The task: Print the data exactly as it is given, please.

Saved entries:
☆ ☆ ☆ ☆

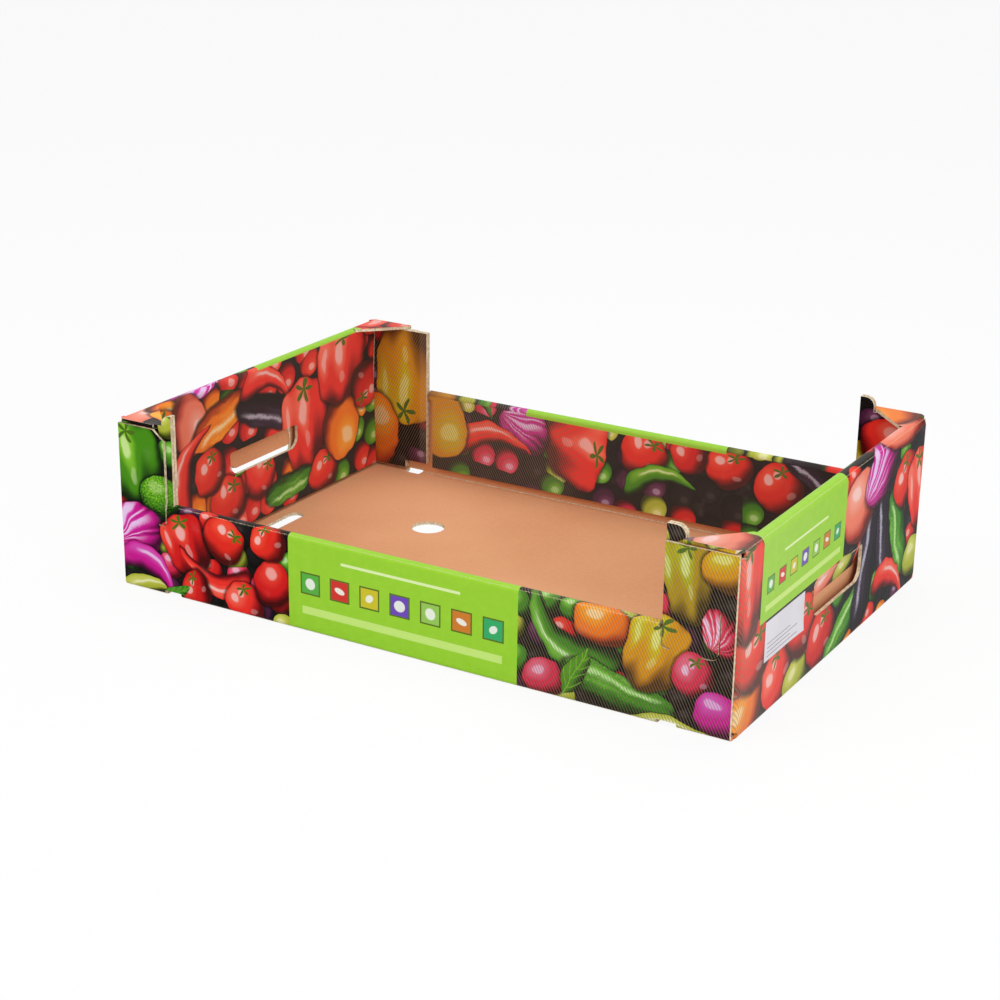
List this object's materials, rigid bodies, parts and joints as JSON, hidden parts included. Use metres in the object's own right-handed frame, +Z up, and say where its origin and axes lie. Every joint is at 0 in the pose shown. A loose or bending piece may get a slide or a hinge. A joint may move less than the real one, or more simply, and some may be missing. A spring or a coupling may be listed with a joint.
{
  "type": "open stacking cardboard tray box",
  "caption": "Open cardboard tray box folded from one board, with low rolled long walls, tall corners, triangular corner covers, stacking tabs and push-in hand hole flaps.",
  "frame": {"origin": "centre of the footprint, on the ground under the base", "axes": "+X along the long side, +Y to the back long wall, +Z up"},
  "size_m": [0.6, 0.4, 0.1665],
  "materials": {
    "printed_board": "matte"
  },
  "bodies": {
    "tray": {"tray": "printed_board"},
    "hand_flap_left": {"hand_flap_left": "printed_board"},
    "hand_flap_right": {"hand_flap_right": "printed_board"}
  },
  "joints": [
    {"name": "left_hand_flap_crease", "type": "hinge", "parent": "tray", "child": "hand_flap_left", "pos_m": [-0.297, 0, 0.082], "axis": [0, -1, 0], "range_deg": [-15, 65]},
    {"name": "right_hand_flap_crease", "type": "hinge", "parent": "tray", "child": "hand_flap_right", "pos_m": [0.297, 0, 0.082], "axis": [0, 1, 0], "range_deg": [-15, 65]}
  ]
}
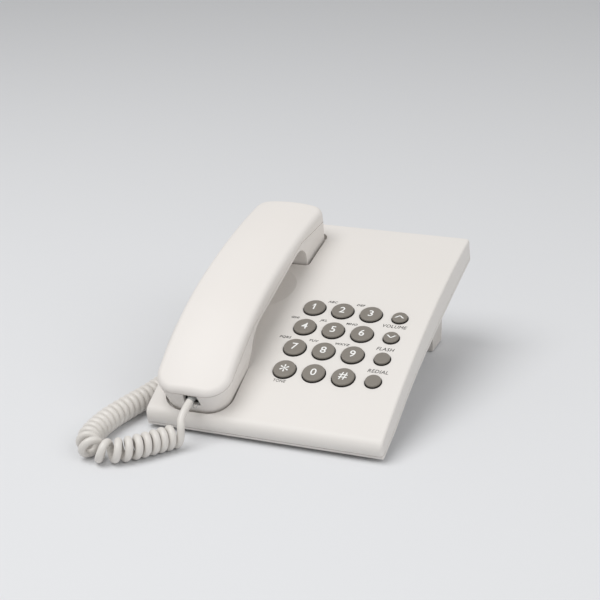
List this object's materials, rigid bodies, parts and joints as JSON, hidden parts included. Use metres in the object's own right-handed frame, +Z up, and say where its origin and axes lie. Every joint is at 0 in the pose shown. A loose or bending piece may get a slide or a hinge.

☆ ☆ ☆ ☆

Expected answer:
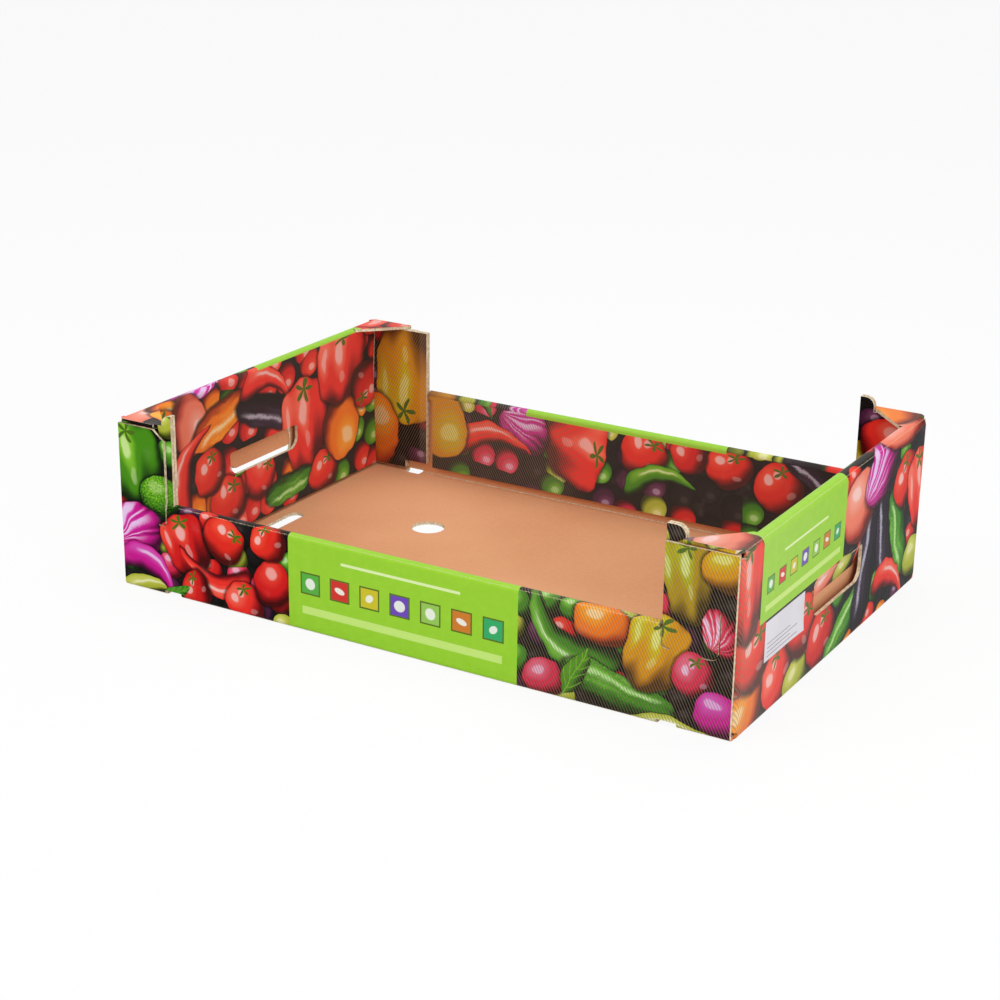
List this object's materials, rigid bodies, parts and joints as JSON, hidden parts included. Use metres in the object's own right-handed frame, +Z up, and say where its origin and axes lie. Every joint is at 0 in the pose shown. A loose or bending piece may get a slide or a hinge. A joint may move less than the real one, or more simply, and some may be missing. A spring or a coupling may be listed with a joint.
{
  "type": "open stacking cardboard tray box",
  "caption": "Open cardboard tray box folded from one board, with low rolled long walls, tall corners, triangular corner covers, stacking tabs and push-in hand hole flaps.",
  "frame": {"origin": "centre of the footprint, on the ground under the base", "axes": "+X along the long side, +Y to the back long wall, +Z up"},
  "size_m": [0.6, 0.4, 0.1665],
  "materials": {
    "printed_board": "matte"
  },
  "bodies": {
    "tray": {"tray": "printed_board"},
    "hand_flap_left": {"hand_flap_left": "printed_board"},
    "hand_flap_right": {"hand_flap_right": "printed_board"}
  },
  "joints": [
    {"name": "left_hand_flap_crease", "type": "hinge", "parent": "tray", "child": "hand_flap_left", "pos_m": [-0.297, 0, 0.082], "axis": [0, -1, 0], "range_deg": [-15, 65]},
    {"name": "right_hand_flap_crease", "type": "hinge", "parent": "tray", "child": "hand_flap_right", "pos_m": [0.297, 0, 0.082], "axis": [0, 1, 0], "range_deg": [-15, 65]}
  ]
}
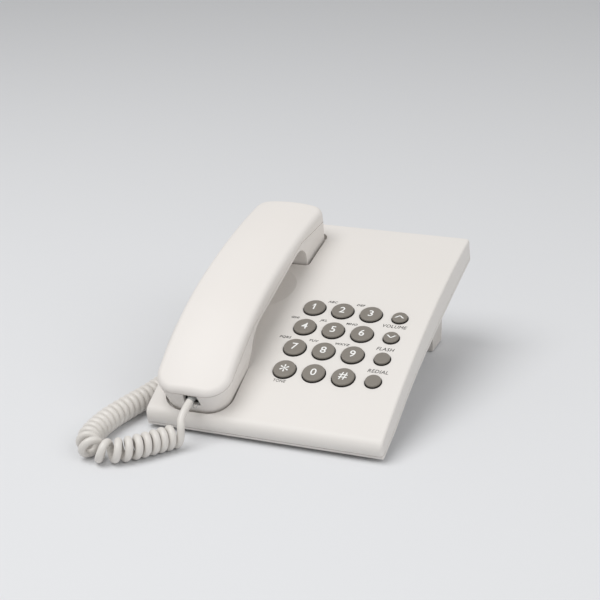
List this object's materials, rigid bodies, parts and joints as JSON, hidden parts included. Use metres in the object's own right-handed frame, +Z up, and say where its origin and axes lie. Every joint is at 0 in the pose shown. A loose or bending piece may get a slide or a hinge.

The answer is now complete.